Итак, совместные действия различных сил (Гаккебуш обвиняет и саму династию…) развенчали русское государство, и в конце концов оно было разрушено. И тогда «мужик» отказался от подчинения какой-либо власти, избрав ничем не ограниченную «волю». Гаккебуш был убежден, что тем самым «мужик» целиком и полностью разоблачил мнимость представления о нем как о «богоносце». И хотя подобный приговор вынесли вместе с этим малоизвестным автором многие из самых влиятельных тогдашних идеологов, проблема все-таки более сложна. Ведь тот, кто не признает никакой земной власти, открыт тем самым для «власти» Бога…

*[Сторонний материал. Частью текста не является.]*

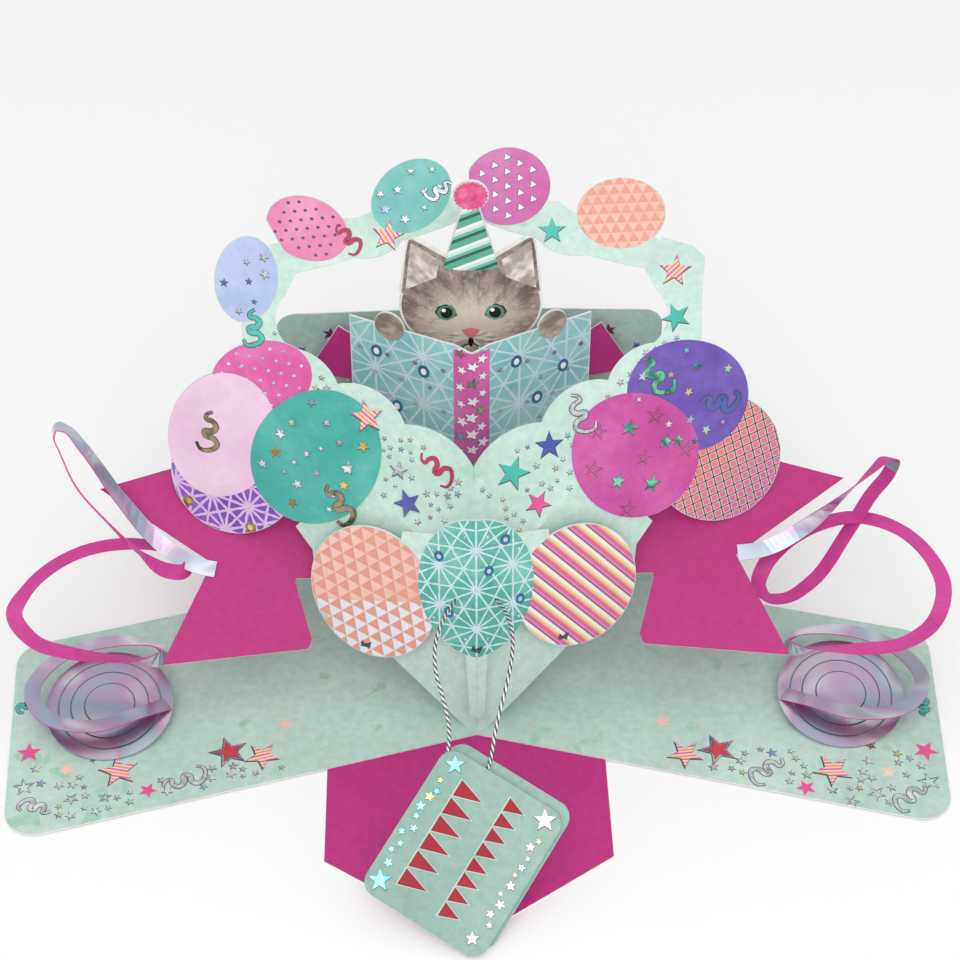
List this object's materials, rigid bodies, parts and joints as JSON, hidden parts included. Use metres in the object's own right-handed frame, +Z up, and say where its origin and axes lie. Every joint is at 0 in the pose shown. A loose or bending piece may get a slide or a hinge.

Один из виднейших художников слова того времени — И. А. Бунин записал в своем дневнике (в 1935 году он издал его под заглавием «Окаянные дни») 11 (24) июня 1919 года, что «всякий русский бунт (и особенно теперешний) прежде всего доказывает, до чего все старо на Руси и сколь она жаждет прежде всего бесформенности. Спокон веку были «разбойнички»… бегуны, шатуны, бунтари против всех и вся…»
(кстати, Бунин в избранном им для своего дневника заглавии перекликнулся — вероятно, не осознавая этого — с приведенными Пушкиным словами Пугачева: «Богу было угодно наказать Россию через мое окаянство». — В.К.). В полнейшем непонимании извечного русского «своеобразия» Бунин усматривает роковой просчет политиков: «Ключевский отмечает чрезвычайную «повторяемость» русской истории. К великому несчастию, на эту «повторяемость» никто и ухом не вел. «Освободительное движение» творилось с легкомыслием изумительным, с непременным, обязательным оптимизмом…» (там же, с. 113).
Став и свидетелем, и жертвой безудержного «русского бунта», Бунин яростно проклинал его. Но как истинный художник, не могущий не видеть всей правды, он ясно высказался — как бы даже против своей воли — о сугубой «неоднозначности» (уж воспользуюсь популярным ныне словечком) этого бунта. Казалось бы, он резко разграничил два человеческих «типа», отделив их даже этнически: «Есть два типа в народе. В одном преобладает Русь, в другом — Чудь и Меря» (как бы не желая целиком и полностью проклинать свою до боли любимую Русь, писатель едва ли хоть сколько-нибудь основательно пытается приписать бунтарскую инициативу «финской крови»…). Однако этот тезис тут же опровергается ходом бунинского размышления: «Но (смотрите — Бунин неожиданно возражает этим «но» себе самому! — В.К.) и в том, и в другом (типе. — В.К.) есть страшная переменчивость настроений, обликов, «шаткость», как говорили в старину. Народ сам сказал про себя: «из нас, как из дерева, — и дубина, и икона» — в зависимости от обстоятельств, от того, кто это дерево обрабатывает: Сергий Радонежский или Емелька Пугачев» (с. 62).